Живая мысль не в чести. Препарируют тексты, анатомируют фразы, выхолащивают мысли, но дрожат над буквой. Кричат о возрождении, кичатся ученостью и называют себя гуманистами. Бруно зовет их иначе. «Грамматиками» или «педантами» величает он людей, которые верность букве ставят превыше всего. Не очень-то важно, носят они светское платье или рясу, Тычут пальцем в Аристотелев текст или в священное писание.
Нет, с синьорами гуманистами, что отгораживаются от жизни частоколом цитат, ему не по дороге!
Он все яснее видит, сколько вокруг нерешенных вопросов. Важнейшие отрасли науки ждут своих настоящих исследователей. Работы — непочатый край. А на что тратят время многие способные люди? Иссушают свой мозг в богословской схоластике, ожесточенно препираются, как понимать то или иное место у Аристотеля, пытаются подражать древним, пересказывая на новый лад и куда хуже старые истории, — занимаются тысячью неважных или вовсе бесполезных дел. А чему отдают силы толпы поэтов? Джордано превосходно знает и классическую поэзию и современную. Он влюблен в Лукреция — в стихах должна быть прежде всего стоящая мысль! Книжный рынок заполнен любовными виршами. Жалкие подражатели Петрарки на все голоса превозносят своих милых, настойчиво и однообразно твердят о сердечных муках, которые им доставляют их бесчисленные Лауры и Стеллы. Самого Петрарку Бруно тоже не жалует: всю жизнь только и петь, что о своих любовных томлениях, — занятие малопохвальное! Но еще больше ему ненавистны стихоплеты, готовые по незначительнейшему поводу разразиться одой или сонетом.
Человеку отпущено очень мало времени. Жизни не хватит на важное дело, так как же растрачивать драгоценные дни на пустяки! Джордано полон опасений и тревоги: лишь бы не связать себя стремлением к недостойной цели, не загубить жизнь в погоне за вещами, которые ниже способностей и возможностей человека. Главному надо отдать все силы. Но в чем это главное? Что есть благо? В чем, наконец, смысл человеческой жизни? В спасении души? Он не испытывает ничего, кроме отвращения, когда видит, как истязают себя некоторые монахи. Умерщвляют постами плоть, вгоняют себя в чахотку, не стригут волос, веригами и плетьми портят собственную шкуру — и надеются такими низкими средствами достичь блаженства!
Древние философы учат: чем глубже постигает человек путем умозрения истину, тем совершеннее он становится. Поэтому стремление к истине — высшее стремление человека.
Стремление к истине? Джордано не хочет обманывать себя. Стремиться всю жизнь к тому, чего нельзя постичь? Если мир вообще непознаваем, тогда эти стремления только погоня за тенями, которые не составляют сути вещей, бессмысленная погоня за рожденными в мозгу призраками и химерами. Выходит, стремления познать истину напрасны? Но ведь бессмысленное не должно быть смыслом жизни!

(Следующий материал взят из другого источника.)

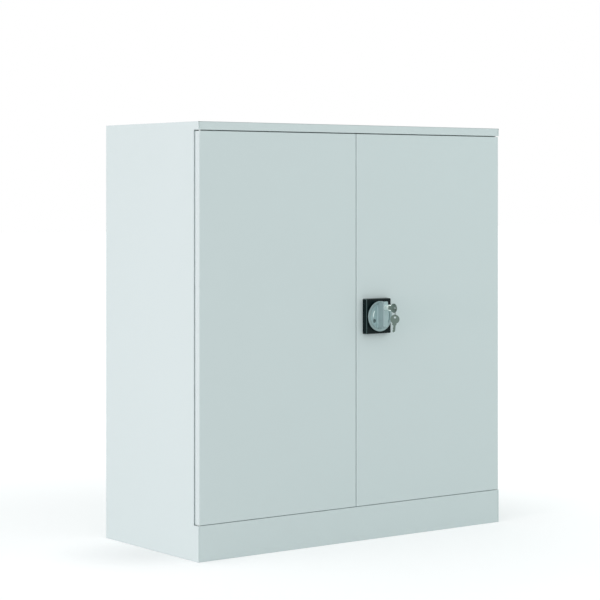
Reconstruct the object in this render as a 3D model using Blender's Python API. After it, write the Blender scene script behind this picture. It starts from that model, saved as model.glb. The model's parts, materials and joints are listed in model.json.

Вопрос о познаваемости мира был связан с множеством других проблем. Решение не давалось. Джордано навсегда сохранил в памяти эту тяжкую пору непрестанных поисков, испепеляющего труда, неудач, огорчений. Временами им овладевало безысходное отчаяние. Мысль заводила его в такие чащобы, что он не знал, как оттуда выбраться. Вот забрезжит впереди просвет, он напрягает силы, чтобы пробиться к нему, но препятствия растут и становятся непреодолимыми. Преграды, преграды, тысячи разных преград — одни ставятся внешними причинами, другие его собственной ограниченностью. Неужели он должен отступить? Иногда ему казалось, что он видит истину, но видит ее смутно, словно сквозь щели в стене. Как хотелось ему обрушить эту стену! Различные явления, постигаемые чувствами, не связывались воедино. Пленник в пещере, он по-прежнему наблюдает только игру причудливых теней?
Он обессилен долгой и тщетной борьбой. Неисчерпаемость природы, беспредельность ее загадок и тайн ввергают его в смятение. Зачем он казнит себя этой безумной погоней за ускользающей истиной и всем своим существом стремится к тому, чего не может постичь?
У него опускаются руки. Он проклинает свою пагубную страсть. Отступить? Какие бы доводы ни приводил разум, чтобы доказать безнадежность поиска, Бруно напряжением воли заставляет себя следовать дальше.
Он подолгу не выходит из кельи, не спит ночей. Кое-кто из монахов искренне недоумевает: за какой грех наложил он на себя такую епитимью? Разве понять им, что его неволя прекрасней иной свободы, а его муки слаще любых наслаждений! Когда он, осунувшийся и усталый, появляется в трапезной, за его спиной перешептываются монахи. Брат Джордано, видать, и впрямь обезумел! Обычно столь вспыльчивый и острый на язык, Бруно не принимает этого за оскорбление. Обезуметь от занятий наукой — далеко еще не худший вид безумия!